The Republican takeover of New York’s state Senate poses a challenge to Mayor Bill de Blasio, who needs lawmakers to fulfill his promises to raise the minimum wage and get college funding for undocumented immigrants.
De Blasio, a self-described progressive, raised more than $1 million and allocated staff for Democratic state Senate candidates. A deal he brokered that gave Gov. Andrew Cuomo the support of the union-backed Working Families Party was supposed to lead to a Democratic takeover of the upper chamber. Instead, Republicans took 33 of 61 seats, winning a majority for the first time since 2010.
“It was more about Bill de Blasio taking over the state than it was about what people care about,” said Dean Skelos, the Long Island Republican who leads the Senate. “Our message resonated that it’s about jobs, it’s about the economy, it’s about taxes.”
In exchange for the Working Families ballot, Cuomo promised to back a Democratic takeover of the chamber and allow localities to raise the minimum wage. WFP officials said Cuomo didn’t follow through and that he hurt them by creating a separate ballot line for the Women’s Equality Party.
“He squandered millions on a fake party and left millions more in his campaign account as New York Democrats in the legislature and in Congress withered on the vine,” said Bill Lipton, the WFP’s state director.
Cuomo said in a radio interview Thursday that the loss was part of the national trend that put Republicans in control of the U.S. Senate.
“These things tend to move on large currents, and the current was a Republican tide, dissatisfaction with a Democratic administration in Washington premised on economic anxiety,” Cuomo said.
De Blasio now faces a recalcitrant chamber, said Doug Muzzio, a political-science professor at Baruch College in Manhattan.

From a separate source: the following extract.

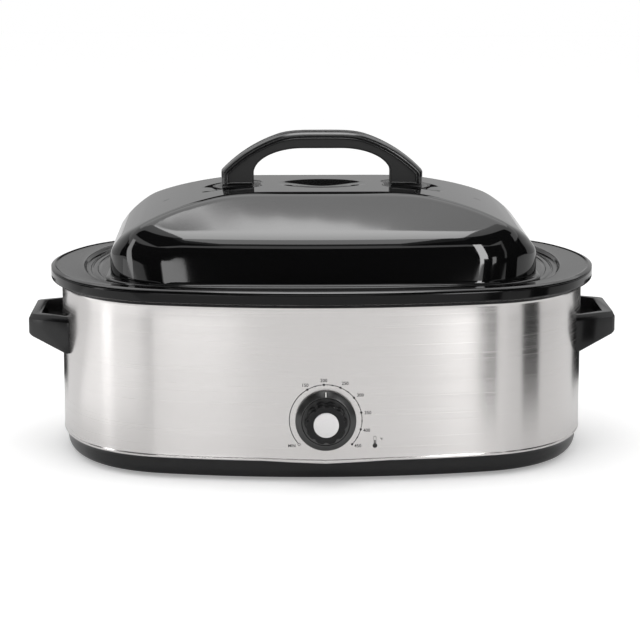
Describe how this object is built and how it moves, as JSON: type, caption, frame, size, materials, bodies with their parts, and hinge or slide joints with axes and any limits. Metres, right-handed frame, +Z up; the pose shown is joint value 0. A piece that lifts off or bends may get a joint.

“De Blasio’s agenda is dead on arrival because of a lack of ideological compatibility, and there’s going to be payback,” Muzzio said. “The Republicans are going to be ticked off.”
De Blasio said Wednesday he was looking toward 2016 to accomplish his agenda, a presidential election year, when turnout is typically higher among Democrats.
“Republicans are going to have to think long and hard about how they comport themselves on issues like the minimum wage,” he said. “A lot of Republicans will try to resist that. They do so at their own peril.”
The Republican minority now controls the Senate with a coalition of the five-member Independent Democrat Conference and Simcha Felder, a Brooklyn Democrat. There is talk of Sen.-elect Jesse Hamilton, a Democrat from Crown Heights, also joining.
While IDC chief Jeff Klein of the Bronx had promised to rejoin the traditional Democratic caucus next year, he said this week that he would remain with the GOP.
“I’ve had a great working relationship with Senator Skelos. I hope that continues,” Klein said at a conference in Puerto Rico. “And I hope he agrees with me — that a coalition government was not only good over the last couple of years, but is something that works really, really well in the months and years ahead.”